An awesome cloud-based setup
Clouds. We all know what they are, but do we know what "the cloud" is? It seems everything happens in "the cloud" these days, and if you're not in the cloud, you're just not up-to-date.
Well let me tell you there's a lot of options when it comes to moving your digital life into the cloud, but there's one setup which I find works particularly well which I'd like to share with you.
If you are a home user with a Windows-based computer (a PC), with Microsoft Office (Word, Excel etc), and a descent internet connection, and want your stuff backed up and available on multiple devices, read on.... One thing to note, this guide is written with Windows 10 in mind, there might be some minor differences with other versions of Windows, but is should still work OK.
Step 1 - Buy Office
Firstly let's start with Microsoft Office. When buying Office, you have two options. You can buy a standalone Office package with a once-off fee for lifetime use, or you can buy Office 365 which has an annual fee. The basic standalone office package costs about 50% more than the annual fee version, so you might think that's the way to go. My suggestion is to get Office 365 - either Home (if you have others who need Office on their computers), or Personal if it's just for you.
Step 2 - Sign up and install Office
Once you've bought Office 365, there's a download link on the box (https://setup.office.com may work) which will take you through the setup process. During that process you'll sign up for a Microsoft account (or sign in if you already have one) and download the software.
Step 3 - Sign in to OneDrive
Here's the secret sauce which makes this yearly payment option really shine - the cloud storage. Microsoft OneDrive is a service provided by Microsoft where all the files you save into a designated folder on your computer (the OneDrive folder) are automatically copied up to an online storage area reserved just for you.
You'll find OneDrive in the system tray (bottom-right of your screen). It's the image that looks like a cloud like below:
Or you can also find it in File Explorer in the left-hand pane
Open it and sign in when prompted. You can generally leave the defaults as is. The exception being if you have a small system drive and a larger data drive, you might want to change the default location of your OneDrive folder to the data drive. If you don't know what I'm talking about here, don't worry, just go with the defaults.

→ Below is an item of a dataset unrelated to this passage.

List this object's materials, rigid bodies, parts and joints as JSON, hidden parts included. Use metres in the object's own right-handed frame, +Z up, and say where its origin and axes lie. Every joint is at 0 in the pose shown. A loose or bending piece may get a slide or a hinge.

Step 4 - Move your stuff to OneDrive
Now we have OneDrive setup, the final trick is to ensure your Document, Music, Pictures, Videos, and Desktop are all saved in the new OneDrive folder. That way any changes made will be automatically synchronised with your online account. Let's do this with the Documents folder, you can repeat the process for the others.
Right-click on the Documents folder and select Properties. You'll often find it under the Quick Links section in File Explorer, or you can click on This PC. You should see the Properties box:
Now click on the Location tab.
Then in the text box with the path string (C:\Users\Derek\Documents) in the above screenshot, type 'OneDrive\' before 'Documents'. So in the above example, it would become C:\Users\Derek\OneDrive\Documents.
You'll be prompted to confirm your action a few times, once to create that folder, once to move the data, and once for something about confirming the change in redirection. Just accept all those prompts until it starts moving your data.
Repeat this same process for the Pictures, Music, Videos,and Desktop folders.
And voila! You now have your computer setup with Office, and all your documents syncronised using OneDrive. If you repeat this process on another computer, you'll see all your documents appear on that computer, and any changes you make on one computer will be automatically syncronised on the other computer, pretty nifty right?!